Augustine, Confessions [emphasis added]
For Augustine, and critics like Mangual, the source of social immorality is the self itself, the human nature that each individual human person shares. For Rousseau and AOC, the source of human problems is the system or network of human relations, not the people who fill those relational roles or positions. Rousseau even goes so far as to suggest that the punishment he received when caught thieving, only fueled his desire to further break the law:
A continual repetition of ill treatment rendered me callous; it seemed a kind of composition for my crimes, which authorised me to continue them, and, instead of looking back at the punishment, I looked forward to revenge. Being beaten like a slave, I judged I had the right to all the vices of one.
For Rousseau, and today’s Rousseauan-inspired politicians, even the system of punishment meant to remediate immoral and criminal activity is itself a contributing factor to further individual vice.

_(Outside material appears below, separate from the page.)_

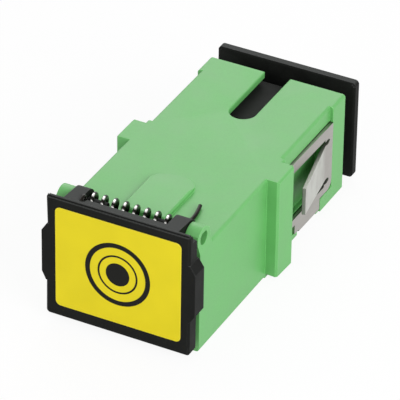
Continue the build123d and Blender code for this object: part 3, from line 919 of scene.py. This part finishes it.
class ADAPTER_OT_spring(bpy.types.Operator):
    """Winds the round wire of the torsion spring"""

    bl_idname = "adapter.spring"
    bl_label = "Wind the Spring"

    def execute(self, context):
        spring = context.scene.adapter_spring
        hinge = Vector(frame["joints"][0]["pos_m"])
        start_modelling()
        curve = bpy.data.curves.new("spring_wire", "CURVE")
        curve.dimensions = "3D"
        route = self.route(spring, hinge)
        line = curve.splines.new("NURBS")
        line.points.add(len(route) - 1)
        for point, place in zip(line.points, route):
            point.co = (*place, 1.0)
        line.use_endpoint_u = True
        line.order_u = 3
        line.resolution_u = 3
        curve.bevel_depth = spring.wire / 2
        curve.bevel_resolution = 3
        curve.use_fill_caps = True
        piece = bpy.data.objects.new("spring_wire", curve)
        context.scene.collection.objects.link(piece)
        pick(piece)
        bpy.ops.object.convert(target="MESH")
        bpy.ops.object.mode_set(mode="EDIT")
        bpy.ops.mesh.select_all(action="SELECT")
        bpy.ops.mesh.remove_doubles(threshold=0.001 * MM)
        bpy.ops.mesh.normals_make_consistent(inside=False)
        bpy.ops.object.mode_set(mode="OBJECT")
        bpy.ops.object.shade_smooth_by_angle(angle=radians(50))
        material = spring_steel("spring_wire_steel", context.scene.adapter_colours.spring, hinge)
        piece = finish_piece("spring_wire", material)
        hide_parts("torsion_spring")
        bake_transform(piece)
        return {"FINISHED"}

    def route(self, spring, hinge):
        """The points of the wire: the leg on the housing, the coil and the hook on the door."""
        wire_low, wire_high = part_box("torsion_spring")
        leg_z = wire_low.z + spring.wire / 2
        hook_z = wire_high.z - spring.wire / 2 - spring.hook_sink
        front_y = hinge.y - spring.coil_radius
        route = [
            Vector((3.47 * MM, wire_high.y, leg_z)),
            Vector((3.62 * MM, wire_high.y - 0.6 * MM, leg_z)),
            Vector((3.76 * MM, wire_high.y - 1.3 * MM, leg_z)),
            Vector((3.79 * MM, wire_high.y - 2.4 * MM, leg_z)),
            Vector((3.77 * MM, hinge.y + 1.2 * MM, leg_z)),
            Vector((3.74 * MM, hinge.y + 0.45 * MM, leg_z + 0.02 * MM)),
        ]
        turns = spring.even_turns + spring.closing_turns
        steps = round(turns * spring.points_per_turn)
        for step in range(steps + 1):
            turn = turns * step / steps
            late = max(0.0, turn - spring.even_turns)
            along = spring.pitch * turn - spring.closing * late ** 2
            route.append(Vector((
                spring.half_length - spring.shift - along,
                hinge.y - spring.coil_radius * sin(2 * pi * turn),
                hinge.z - spring.sag - spring.coil_radius * cos(2 * pi * turn),
            )))
        end_x = route[-1].x
        return route + [
            Vector((end_x, front_y, hinge.z + 0.45 * MM)),
            Vector((end_x + 0.02 * MM, front_y, hook_z - 0.36 * MM)),
            Vector((end_x + 0.03 * MM, front_y - 0.04 * MM, hook_z + 0.02 * MM)),
            Vector((end_x + 0.05 * MM, front_y - 0.2 * MM, hook_z + 0.1 * MM)),
            Vector((end_x + 0.08 * MM, front_y - 0.5 * MM, hook_z + 0.06 * MM)),
            Vector((end_x + 0.12 * MM, front_y - 0.84 * MM, hook_z - 0.02 * MM)),
        ]


class ADAPTER_OT_label(bpy.types.Operator):
    """Models the label's film with soft corners, and prints its rings"""

    bl_idname = "adapter.label"
    bl_label = "Print the Label"

    def execute(self, context):
        design = context.scene.adapter_label
        colours = context.scene.adapter_colours
        low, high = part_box("door_label")
        middle = (low + high) / 2
        start_modelling()
        place = (middle.x, high.y, middle.z)
        bpy.ops.mesh.primitive_plane_add(size=1, location=place, rotation=(pi / 2, 0, 0))
        bpy.context.active_object.scale = (high.x - low.x, high.z - low.z, 1)
        apply_place()
        bpy.ops.object.mode_set(mode="EDIT")
        bpy.ops.mesh.select_all(action="SELECT")
        bpy.ops.mesh.bevel(offset=design.corner, segments=8, affect="VERTICES")
        thicken_selection(-design.film_thickness)
        bpy.ops.object.mode_set(mode="OBJECT")
        yellow = printed_film("yellow_film", colours.film)
        film = finish_piece("label_sheet", yellow, "shutter")
        soften(film, 0.02 * MM)
        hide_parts("door_label")

        ink = black_ink("black_ink", colours.ink)
        printed_disc("label_outer_ring", design.outer_ring, design.outer_stroke, ink)
        printed_disc("label_inner_ring", design.inner_ring, design.inner_stroke, ink)
        printed_disc("label_dot", design.dot, 0.0, ink)
        return {"FINISHED"}


class ADAPTER_OT_dust_cap(bpy.types.Operator):
    """Shapes the dust cap's plate and neck, in black plastic"""

    bl_idname = "adapter.dust_cap"
    bl_label = "Finish the Dust Cap"

    def execute(self, context):
        shape = context.scene.adapter_shape
        cap = reshaped("dust_cap", "dust_cap_moulding")
        shifts = ((CAP_SEAT, shape.collar_reach), (CAP_FRONT_CHAMFER, -shape.cap_front),
                  (CAP_REAR_CHAMFER, shape.cap_rear))
        for (start, end), shift in shifts:
            slide(cap, lambda x, y, z: start < y < end, (0, shift, 0))
        for side in (-1, 1):
            slide(cap, lambda x, y, z: y > CAP_PLATE and side * x > CAP_SIDE,
                  (side * shape.cap_widen, 0, 0))
        slide(cap, lambda x, y, z: y > CAP_PLATE and z > CAP_TOP, (0, 0, shape.cap_raise))
        slide(cap, lambda x, y, z: y > CAP_PLATE and z < CAP_FOOT, (0, 0, -shape.cap_drop))
        black = black_plastic("black_cap_plastic", context.scene.adapter_colours.black,
                              dust_and_top_light_above=4.6 * MM)
        dress_shape(cap, black, "cap", "dust_cap")
        return {"FINISHED"}


class ADAPTER_OT_studio(bpy.types.Operator):
    """Lays the white floor, hangs the lamps and sets the camera"""

    bl_idname = "adapter.studio"
    bl_label = "Set Up the Studio"

    def execute(self, context):
        scene = context.scene
        studio = scene.adapter_studio
        self.lay_floor(cad_box[0].z)
        self.light_room(studio.room_level)
        for name, place, width, power_setting in LAMPS:
            self.hang_lamp(name, Vector(place), width, getattr(studio, power_setting))
        self.place_camera(scene, studio)
        scene.view_settings.view_transform = "Standard"
        return {"FINISHED"}

    def seen(self, nodes):
        """1 for what the camera sees straight or in a reflection, 0 for light that falls on the object."""
        camera = nodes.add("ShaderNodeLightPath", output="Is Camera Ray")
        glossy = nodes.add("ShaderNodeLightPath", output="Is Glossy Ray")
        through = nodes.add("ShaderNodeLightPath", output="Is Transmission Ray")
        return nodes.around(camera + glossy + through, 0.0, 1.0)

    def lay_floor(self, level):
        """A white floor under the object, which keeps a faint shadow."""
        start_modelling()
        bpy.ops.mesh.primitive_plane_add(size=3.0, location=(0, 0, level))
        material, nodes = paint("white_floor")
        cloud = nodes.cloud(9 * MM)
        paper = nodes.add("ShaderNodeBsdfDiffuse", {},
                          {"Color": nodes.mix(cloud, (0.8, 0.8, 0.8, 1), (0.83, 0.83, 0.83, 1))})
        white = nodes.add("ShaderNodeEmission", {}, {"Color": WHITE, "Strength": 1.02})
        mixed = nodes.add("ShaderNodeMixShader", {}, {0: 0.9 * self.seen(nodes), 1: paper, 2: white})
        nodes.add("ShaderNodeOutputMaterial", {}, {"Surface": mixed})
        floor = finish_piece("floor", material)

    def light_room(self, level):
        """Even light from all round, and a white background."""
        world = bpy.data.worlds.new("studio_room")
        bpy.context.scene.world = world
        nodes = Nodes(world)
        strength = level + (1.0 - level) * self.seen(nodes)
        room = nodes.add("ShaderNodeBackground", {}, {"Color": WHITE, "Strength": strength})
        nodes.add("ShaderNodeOutputWorld", {}, {"Surface": room})

    def hang_lamp(self, name, place, width, power):
        """A square soft lamp that points at the object."""
        start_modelling()
        bpy.ops.object.light_add(type="AREA", location=place)
        lamp = bpy.context.active_object
        lamp.name = name
        lamp.data.size = width
        lamp.data.energy = power
        lamp.rotation_euler = (-place).to_track_quat("-Z", "Y").to_euler()

    def place_camera(self, scene, studio):
        """The camera at the photograph's viewing angle."""
        start_modelling()
        bpy.ops.object.camera_add(location=studio.camera_place)
        camera = bpy.context.active_object
        camera.name = "camera"
        turn = Matrix.Rotation(studio.azimuth, 4, "Z")
        tilt = Matrix.Rotation(pi / 2 - studio.elevation, 4, "X")
        roll = Matrix.Rotation(studio.roll, 4, "Z")
        camera.rotation_euler = (turn @ tilt @ roll).to_euler()
        camera.data.sensor_width = 36.0
        camera.data.lens = studio.lens
        camera.data.clip_start = 0.01
        camera.data.clip_end = 10.0
        scene.camera = camera


class ADAPTER_PT_pieces(bpy.types.Panel):
    """Lists the adapter's pieces and what can be changed"""

    bl_idname = "ADAPTER_PT_pieces"
    bl_label = "Fibre Optic Adapter"
    bl_space_type = "VIEW_3D"
    bl_region_type = "UI"
    bl_category = "Adapter"

    def draw(self, context):
        column = self.layout.column(align=True)
        for operator in operators:
            column.operator(operator.bl_idname)
        for name in settings_groups:
            group = getattr(context.scene, name)
            box = self.layout.box()
            for key in group.__annotations__:
                box.prop(group, key)


operators = (
    ADAPTER_OT_housing,
    ADAPTER_OT_port_inserts,
    ADAPTER_OT_panel_clip,
    ADAPTER_OT_shutter,
    ADAPTER_OT_spring,
    ADAPTER_OT_label,
    ADAPTER_OT_dust_cap,
    ADAPTER_OT_studio,
)
settings_groups = {
    "adapter_colours": AdapterColours,
    "adapter_shape": AdapterShape,
    "adapter_spring": AdapterSpring,
    "adapter_label": AdapterLabel,
    "adapter_studio": AdapterStudio,
}


def register():
    for group in settings_groups.values():
        bpy.utils.register_class(group)
    for name, group in settings_groups.items():
        setattr(bpy.types.Scene, name, PointerProperty(type=group))
    for operator in operators:
        bpy.utils.register_class(operator)
    bpy.utils.register_class(ADAPTER_PT_pieces)


def unregister():
    bpy.utils.unregister_class(ADAPTER_PT_pieces)
    for operator in reversed(operators):
        bpy.utils.unregister_class(operator)
    for name, group in settings_groups.items():
        delattr(bpy.types.Scene, name)
        bpy.utils.unregister_class(group)


def main():
    register()
    bpy.ops.adapter.housing()
    bpy.ops.adapter.port_inserts()
    bpy.ops.adapter.panel_clip()
    bpy.ops.adapter.shutter()
    bpy.ops.adapter.spring()
    bpy.ops.adapter.label()
    bpy.ops.adapter.dust_cap()
    bpy.ops.adapter.studio()


if __name__ == "__main__":
    main()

While this ultimately is an incoherent idea, making society both the creator of criminals and subsequent punisher of the innocent, it is still a powerful idea that controls much of our contemporary “social imaginary” (to borrow Charles Taylor’s term).

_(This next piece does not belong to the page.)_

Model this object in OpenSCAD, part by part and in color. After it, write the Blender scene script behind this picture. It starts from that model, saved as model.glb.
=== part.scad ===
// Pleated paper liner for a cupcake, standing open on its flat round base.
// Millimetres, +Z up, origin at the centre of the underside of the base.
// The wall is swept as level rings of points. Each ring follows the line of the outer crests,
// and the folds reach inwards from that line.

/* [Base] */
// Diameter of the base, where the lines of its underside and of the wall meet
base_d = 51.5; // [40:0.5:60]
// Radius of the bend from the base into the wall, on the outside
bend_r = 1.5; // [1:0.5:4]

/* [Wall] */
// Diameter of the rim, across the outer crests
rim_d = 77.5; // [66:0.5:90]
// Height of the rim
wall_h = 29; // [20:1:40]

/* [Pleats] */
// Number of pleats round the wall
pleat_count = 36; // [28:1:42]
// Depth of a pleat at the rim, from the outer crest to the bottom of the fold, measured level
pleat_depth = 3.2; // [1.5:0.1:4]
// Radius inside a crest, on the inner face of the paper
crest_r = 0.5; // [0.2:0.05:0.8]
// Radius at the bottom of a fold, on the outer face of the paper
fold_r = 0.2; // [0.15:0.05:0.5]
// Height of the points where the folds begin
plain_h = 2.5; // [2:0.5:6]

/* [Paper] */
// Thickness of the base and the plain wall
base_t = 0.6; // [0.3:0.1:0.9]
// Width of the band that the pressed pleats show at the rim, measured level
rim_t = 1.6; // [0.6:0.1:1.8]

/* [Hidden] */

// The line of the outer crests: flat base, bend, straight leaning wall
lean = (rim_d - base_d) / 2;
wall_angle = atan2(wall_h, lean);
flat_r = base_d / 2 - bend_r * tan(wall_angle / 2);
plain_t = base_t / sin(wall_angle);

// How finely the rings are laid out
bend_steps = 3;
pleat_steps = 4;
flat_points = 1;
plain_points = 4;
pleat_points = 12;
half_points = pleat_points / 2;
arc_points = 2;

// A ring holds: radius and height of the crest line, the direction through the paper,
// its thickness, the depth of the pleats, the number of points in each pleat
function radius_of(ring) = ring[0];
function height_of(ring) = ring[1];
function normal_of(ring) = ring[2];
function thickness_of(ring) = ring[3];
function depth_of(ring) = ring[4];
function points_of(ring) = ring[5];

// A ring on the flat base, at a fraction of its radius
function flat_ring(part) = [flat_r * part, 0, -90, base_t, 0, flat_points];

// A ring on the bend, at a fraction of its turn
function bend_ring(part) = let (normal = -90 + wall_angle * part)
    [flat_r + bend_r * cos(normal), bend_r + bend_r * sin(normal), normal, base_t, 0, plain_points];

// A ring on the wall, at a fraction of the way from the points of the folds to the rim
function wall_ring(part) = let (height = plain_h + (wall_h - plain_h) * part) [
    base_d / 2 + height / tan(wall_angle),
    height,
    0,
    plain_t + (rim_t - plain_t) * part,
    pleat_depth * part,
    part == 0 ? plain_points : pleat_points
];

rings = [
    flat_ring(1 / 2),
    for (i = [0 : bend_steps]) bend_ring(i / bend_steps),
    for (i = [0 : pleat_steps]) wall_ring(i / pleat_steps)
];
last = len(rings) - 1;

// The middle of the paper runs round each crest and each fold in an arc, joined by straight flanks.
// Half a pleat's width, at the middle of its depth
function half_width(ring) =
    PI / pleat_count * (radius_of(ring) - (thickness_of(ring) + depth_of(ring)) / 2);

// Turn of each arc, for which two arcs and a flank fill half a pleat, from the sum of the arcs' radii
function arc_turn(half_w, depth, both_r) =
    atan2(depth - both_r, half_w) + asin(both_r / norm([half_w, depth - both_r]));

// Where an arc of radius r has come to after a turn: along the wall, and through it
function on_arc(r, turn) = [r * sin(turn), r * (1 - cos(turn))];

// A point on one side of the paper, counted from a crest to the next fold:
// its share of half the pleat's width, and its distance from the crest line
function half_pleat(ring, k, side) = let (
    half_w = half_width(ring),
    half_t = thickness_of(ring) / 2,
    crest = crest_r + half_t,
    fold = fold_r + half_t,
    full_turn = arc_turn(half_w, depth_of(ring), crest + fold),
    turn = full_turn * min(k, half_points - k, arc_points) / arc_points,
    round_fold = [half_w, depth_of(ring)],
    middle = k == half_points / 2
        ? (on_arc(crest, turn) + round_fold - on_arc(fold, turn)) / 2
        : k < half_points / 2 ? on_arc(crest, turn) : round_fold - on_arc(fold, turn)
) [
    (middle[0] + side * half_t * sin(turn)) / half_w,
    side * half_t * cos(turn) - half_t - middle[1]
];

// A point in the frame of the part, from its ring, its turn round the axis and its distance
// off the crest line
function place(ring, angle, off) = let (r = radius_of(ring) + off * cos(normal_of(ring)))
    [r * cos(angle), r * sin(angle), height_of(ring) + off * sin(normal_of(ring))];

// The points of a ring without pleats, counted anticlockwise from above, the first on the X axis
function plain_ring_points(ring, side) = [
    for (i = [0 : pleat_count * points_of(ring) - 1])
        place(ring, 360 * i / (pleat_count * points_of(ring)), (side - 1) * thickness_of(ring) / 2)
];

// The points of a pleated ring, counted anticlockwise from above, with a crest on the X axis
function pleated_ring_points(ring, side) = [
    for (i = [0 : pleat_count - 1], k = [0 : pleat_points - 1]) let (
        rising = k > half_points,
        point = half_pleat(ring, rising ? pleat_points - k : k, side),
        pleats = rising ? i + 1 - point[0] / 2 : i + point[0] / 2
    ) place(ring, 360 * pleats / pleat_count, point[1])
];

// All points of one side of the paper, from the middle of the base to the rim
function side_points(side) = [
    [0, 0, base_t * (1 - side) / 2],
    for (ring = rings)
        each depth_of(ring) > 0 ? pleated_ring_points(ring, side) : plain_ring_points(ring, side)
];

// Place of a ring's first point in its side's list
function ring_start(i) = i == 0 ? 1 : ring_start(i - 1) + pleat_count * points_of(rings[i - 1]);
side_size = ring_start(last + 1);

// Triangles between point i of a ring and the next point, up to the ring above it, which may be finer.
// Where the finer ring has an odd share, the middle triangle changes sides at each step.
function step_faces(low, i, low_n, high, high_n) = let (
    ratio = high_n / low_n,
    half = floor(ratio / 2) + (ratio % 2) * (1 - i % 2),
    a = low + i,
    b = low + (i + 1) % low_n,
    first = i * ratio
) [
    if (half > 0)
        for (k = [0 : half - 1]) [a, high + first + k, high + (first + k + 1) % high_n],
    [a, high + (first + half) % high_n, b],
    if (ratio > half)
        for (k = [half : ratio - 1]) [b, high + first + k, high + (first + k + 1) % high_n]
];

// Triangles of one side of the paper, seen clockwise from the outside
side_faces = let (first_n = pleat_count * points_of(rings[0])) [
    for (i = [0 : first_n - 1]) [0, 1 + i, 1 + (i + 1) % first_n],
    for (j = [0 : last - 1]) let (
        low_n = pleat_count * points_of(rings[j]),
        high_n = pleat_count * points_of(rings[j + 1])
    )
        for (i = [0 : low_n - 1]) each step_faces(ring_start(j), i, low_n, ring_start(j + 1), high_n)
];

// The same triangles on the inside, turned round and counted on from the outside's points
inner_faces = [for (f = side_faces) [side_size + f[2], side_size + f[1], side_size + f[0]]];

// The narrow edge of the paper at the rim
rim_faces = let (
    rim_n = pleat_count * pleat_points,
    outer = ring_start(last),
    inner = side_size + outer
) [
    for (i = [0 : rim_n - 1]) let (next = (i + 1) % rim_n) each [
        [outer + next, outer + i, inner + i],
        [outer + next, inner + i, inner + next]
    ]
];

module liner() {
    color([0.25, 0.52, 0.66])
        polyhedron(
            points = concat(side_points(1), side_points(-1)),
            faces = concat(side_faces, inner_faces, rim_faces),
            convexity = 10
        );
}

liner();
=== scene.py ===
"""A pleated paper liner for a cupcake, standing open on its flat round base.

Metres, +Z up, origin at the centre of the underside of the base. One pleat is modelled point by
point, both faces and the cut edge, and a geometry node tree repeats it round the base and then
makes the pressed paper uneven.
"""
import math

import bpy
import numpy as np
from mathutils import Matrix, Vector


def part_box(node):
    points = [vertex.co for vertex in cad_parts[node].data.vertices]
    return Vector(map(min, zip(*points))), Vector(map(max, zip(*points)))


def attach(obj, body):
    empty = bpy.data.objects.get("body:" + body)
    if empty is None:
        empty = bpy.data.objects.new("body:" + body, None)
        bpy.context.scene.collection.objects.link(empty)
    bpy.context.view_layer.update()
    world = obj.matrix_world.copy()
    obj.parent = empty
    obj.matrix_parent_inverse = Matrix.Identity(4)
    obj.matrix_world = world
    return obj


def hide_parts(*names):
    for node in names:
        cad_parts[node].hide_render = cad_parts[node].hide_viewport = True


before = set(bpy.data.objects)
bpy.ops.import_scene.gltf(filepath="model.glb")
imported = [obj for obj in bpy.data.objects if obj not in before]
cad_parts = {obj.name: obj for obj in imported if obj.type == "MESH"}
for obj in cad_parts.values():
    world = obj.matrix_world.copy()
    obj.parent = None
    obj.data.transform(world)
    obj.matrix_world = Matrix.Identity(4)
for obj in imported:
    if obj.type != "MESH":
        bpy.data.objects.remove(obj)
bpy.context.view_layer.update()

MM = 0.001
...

Contrary and Complimentary Conclusions
Although Rousseau never explicitly mentions Augustine in his autobiography, some have wondered if he is not intentionally parodying the Church Father. However, there are similarities between Augustine’s and Rousseau’s conclusions, in spite of this one, very significant, contrast. Augustine, for example, does not deny that the social aspect of peer pressure contributed to doing what he later realized to be inherently evil:
It brought me no happiness, for what harvest did I reap from acts which now make me blush, particularly from that act of theft? I loved nothing in it except the thieving, though I cannot truly speak of that as a ‘thing’ that I could love, and I was only the more miserable because of it. And yet, as I recall my feelings at the time, I am quite sure that I would not have done it on my own. Was it then that I also enjoyed the company of those with whom I committed the crime? If this is so, there was something else I loved besides the act of theft; but I cannot call it ‘something else’, because companionship, like theft, is not a thing at all.

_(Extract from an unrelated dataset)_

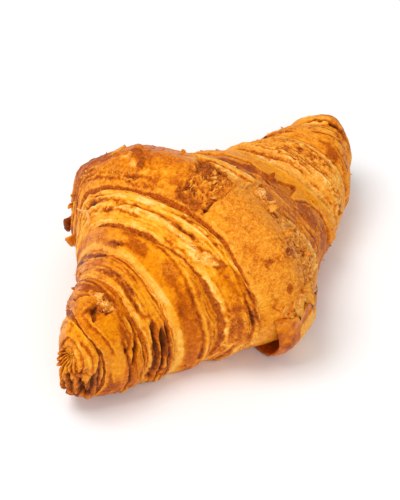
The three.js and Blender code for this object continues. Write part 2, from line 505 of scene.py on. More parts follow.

Augustine, Confessions [emphasis added]
It seems then that Rousseau, as well as AOC, are not entirely wrong in their analysis of the cause of social immorality, even if they have conflated two things: the inherent sinfulness of man, and the pressure of society upon him to instantiate the sinful dispositions natural to him. Nevertheless, there is a good chance that if only Officer Martin had been involved in pulling over Nichols, and no other members of the “SCORPION” unit were present, Nichols may still be alive today. However, this doesn’t mean that the potential for Nichols’ killing wasn’t present in each, individual member of the unit.
In his classic work on political and social ethics, Moral Man and Immoral Society, Reinhold Niebuhr summarizes this moral dynamic that exists between the individual and the group:
Men will never be wholly reasonable, and the proportion of reason to impulse becomes increasingly negative when we proceed from the life of individuals to that of social groups, among whom a common mind and purpose is always more or less inchoate and transitory, and who depend therefore upon a common impulse to bind them together.
Niebuhr, 35
What the “common mind” of the five Memphis police officers was that enabled them to beat Nichols to his death is likely unknown. Pundits will attempt to discern what that common mind is. Most on the political Left will say it is a form of white racism, and that regardless of the color of the officers. Others might be more nuanced in their analysis, seeing it as multi-factoral (which, of course, is more complex, and therefore less interesting to the mainstream media). Still others will say Nichols’ demise was only the product of five, distinct “bad moral actors,” and that regardless of any social system in which those actors might exist.
Conclusion:
Whatever conclusions are made about the collective mindset of the SCORPION officers, or about how that collective mind was formed, one thing is clear: each officer is still individually responsible for his actions. No one, not even most Leftists, is willing to go as far as Rousseau in excusing the perpetrators of a crime of this nature. In this sense, there is still a biblical understanding of justice, one informed by the revealed, eschatological fact, that in the end, we will all stand individually (and naked) before the Supreme Judge and Jury, Jesus Christ (Rom 14:12; Heb 4:13; Jn 5:22).
In sum, it seems correct to say that critics like Mangual are representing the Augustinian, while Ocasio-Cortez the Rousseauan, view of man and morality. This is regardless of how explicit either may be drawing from these two giants of Western thought, for both have affected the culture so deeply that most people, even educated ones, are not explicitly aware of their influence. Thus, we see two basic, yet opposing, orientations toward the nature and source of human evil. Either the source is a nature which is shared by each individual member of the human family, or, alternatively, evil is an emergent property, not innate in any shared nature, but one that is contingent upon the relations that are established between individual persons.
This is the most fundamental issue that divides our country today. It is usually simplified by categorizing people into those who believe that human beings are born good, and those who believe they are born bad. It is a fundamental divide between the classical liberal and conservative, and it will continue to determine how different people, regardless of more superficial factors like race, gender, or class, view tragedies like that of Mr. Nichols. While the tragedy of Mr. Nichols’ death remains, perhaps understanding some of the underlying conflict that exists about how to make sense of its cause can at least alleviate some of the confusion.